## begin GIVEN INFORMATION
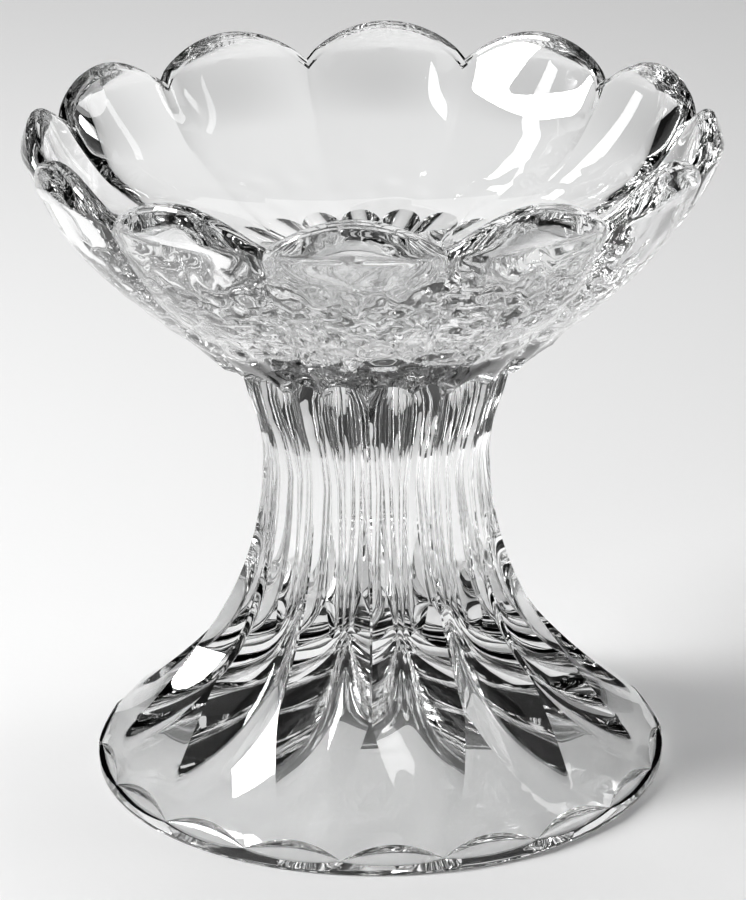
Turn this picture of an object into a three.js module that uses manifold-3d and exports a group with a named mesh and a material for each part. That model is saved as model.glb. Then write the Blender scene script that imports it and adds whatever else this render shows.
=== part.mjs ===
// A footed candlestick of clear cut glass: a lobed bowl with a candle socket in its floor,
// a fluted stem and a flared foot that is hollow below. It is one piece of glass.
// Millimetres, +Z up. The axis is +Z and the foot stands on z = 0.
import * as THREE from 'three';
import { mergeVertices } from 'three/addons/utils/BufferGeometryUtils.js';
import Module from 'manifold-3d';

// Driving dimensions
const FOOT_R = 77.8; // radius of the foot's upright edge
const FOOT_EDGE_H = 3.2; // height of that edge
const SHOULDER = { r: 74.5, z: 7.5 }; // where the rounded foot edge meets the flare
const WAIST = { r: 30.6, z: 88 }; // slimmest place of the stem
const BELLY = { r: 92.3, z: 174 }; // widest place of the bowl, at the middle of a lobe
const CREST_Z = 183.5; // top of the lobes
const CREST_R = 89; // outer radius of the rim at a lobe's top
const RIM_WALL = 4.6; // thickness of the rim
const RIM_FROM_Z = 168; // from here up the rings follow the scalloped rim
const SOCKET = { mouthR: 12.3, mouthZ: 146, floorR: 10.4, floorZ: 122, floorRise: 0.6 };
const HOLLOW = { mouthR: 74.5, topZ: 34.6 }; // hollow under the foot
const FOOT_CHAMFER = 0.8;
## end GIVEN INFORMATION
→ REQUEST
Beginning at the first line above, repeat exactly until the line containing "import Module from 'manifold-3d';", which is included.

→ FULL SOLUTION
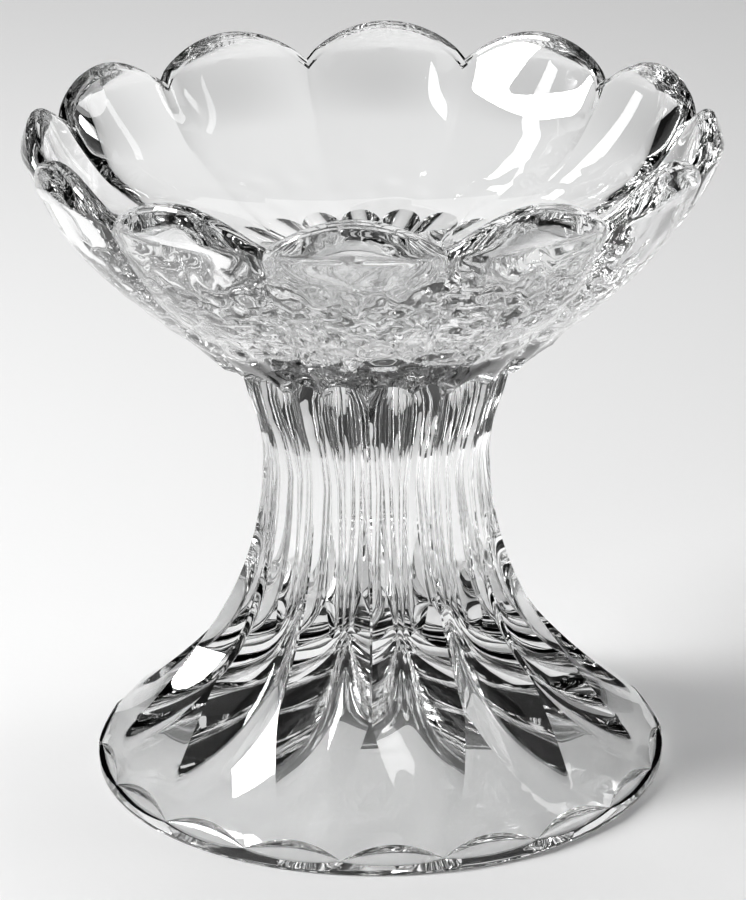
Turn this picture of an object into a three.js module that uses manifold-3d and exports a group with a named mesh and a material for each part. That model is saved as model.glb. Then write the Blender scene script that imports it and adds whatever else this render shows.
=== part.mjs ===
// A footed candlestick of clear cut glass: a lobed bowl with a candle socket in its floor,
// a fluted stem and a flared foot that is hollow below. It is one piece of glass.
// Millimetres, +Z up. The axis is +Z and the foot stands on z = 0.
import * as THREE from 'three';
import { mergeVertices } from 'three/addons/utils/BufferGeometryUtils.js';
import Module from 'manifold-3d';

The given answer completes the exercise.